At the center of the hero’s journey, he encounters the father with the power of life and death and makes atonement. The hero dies and is reborn. Jesus makes atonement for us with his Father by undergoing death on the cross and then rising again.

Having achieved his quest, the hero is granted the great boon he sought, often one that gives life or immortality. Through his death and resurrection, Jesus brings us life everlasting.

The hero returns over the threshold, sometimes facing further trials, and becomes the master of the two worlds. He achieves freedom from the fear of death. The trials Jesus faces after his resurrection is convincing his disciples to believe he has returned. They overcome their doubts and fears and proclaim him the Lord of heaven and earth.

Were it not for Jesus, the monomyth would be an interesting cross-cultural artifact, a oddly common story plot. But Jesus of Nazareth is real, a person in history. Paul’s earliest letters, written just 20 years after Jesus’ earthly life, already proclaim him as the Son of God who died for us and even mention 500 witnesses to his resurrection, most of whom are still alive at the time of the writing. The first gospel, written by Mark, the protégé of both Paul and Peter, will be written shortly after their martyrdoms. This is a mere 40 years after Jesus, well within the lifetime of witnesses who could contradict it.

Could what we have in writing have been altered or the truth lost over the years?

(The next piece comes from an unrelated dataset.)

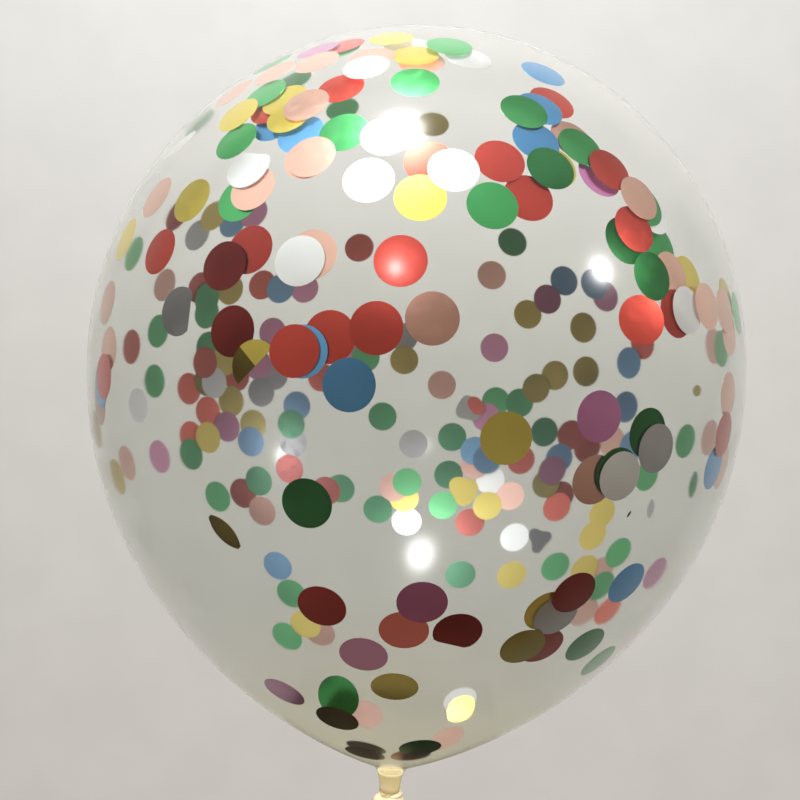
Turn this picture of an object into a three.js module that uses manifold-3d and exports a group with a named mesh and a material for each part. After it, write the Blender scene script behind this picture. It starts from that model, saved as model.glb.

We have literally thousands of early manuscripts with which to reconstruct the original texts. Look at the footnotes of any modern translation and you will see the variant reading, which are largely trivial. In addition we have hundreds of translations, which allows us to reconstruct the versions they were based on. Finally we have enough quotes in the early church fathers that we could construct the entire New Testament, except for 11 verses, from them alone. The only alternate gospels we have are more fantastical than the canonical 4. What we don't have is a demythologized account of Jesus. 


If we do not believe the writings of the New Testament, and the Jesus they describe, we must dismiss all ancient writings as well as the existence of all significant ancient individuals, such as Aristotle, Plato, Hippocrates, Pythagoras, and Archimedes. Because the gap between the earliest copies of their writings and the original manuscripts is not mere decades but 800 years or more. Throw out Jesus and you must also lose any reliable evidence of the beginnings of science and reason in ancient Greece.    

Historians know that Jesus was born somewhere between 7 and 4 BC. He was crucified about 30 AD. Within 20 years he was worshipped as divine in communities across the Roman Empire. 40 years after the first Easter most of his disciples had gone to their deaths, joyfully proclaiming his resurrection. If it weren’t true, it would be like a growing community of people proclaiming President Kennedy’s resurrection at this close an interval to his death. In contrast, the legend of King Arthur doesn’t arise until nearly 400 years after he might have lived. And in Arthur’s case we have documents that show us how the legend evolved and the sources from which the elements were drawn. To say the same thing happened with the gospels in a 10th of that time is to assert something for which there is no historical evidence and which in fact goes against all historical precedent.        

C.S. Lewis was right. In Jesus, this myth, whose variations cross all times and cultures, became a fact. God seeded the human psyche with the clues, so that we would recognize him who can save us. And the story so answers our needs that we still consciously or unconsciously use it to weave the modern myths we tell in movies, TV, and comic books. Superman, the creation of two Jewish young men, is a kind of messiah. So are Buffy the Vampire Slayer, Doctor Who, Sherlock Holmes, Neo, Mr. Spock, Luke Skywalker, Harry Potter, Aslan the lion and multiple characters in “The Lord of the Rings.” All these characters from pantheons past and present are clues leading us back to the original hero, Jesus Christ, who made the myth reality and calls us to the adventure of following him, offering us his aid through the tests and trials we encounter, and at the end of our journey, everlasting life in his kingdom.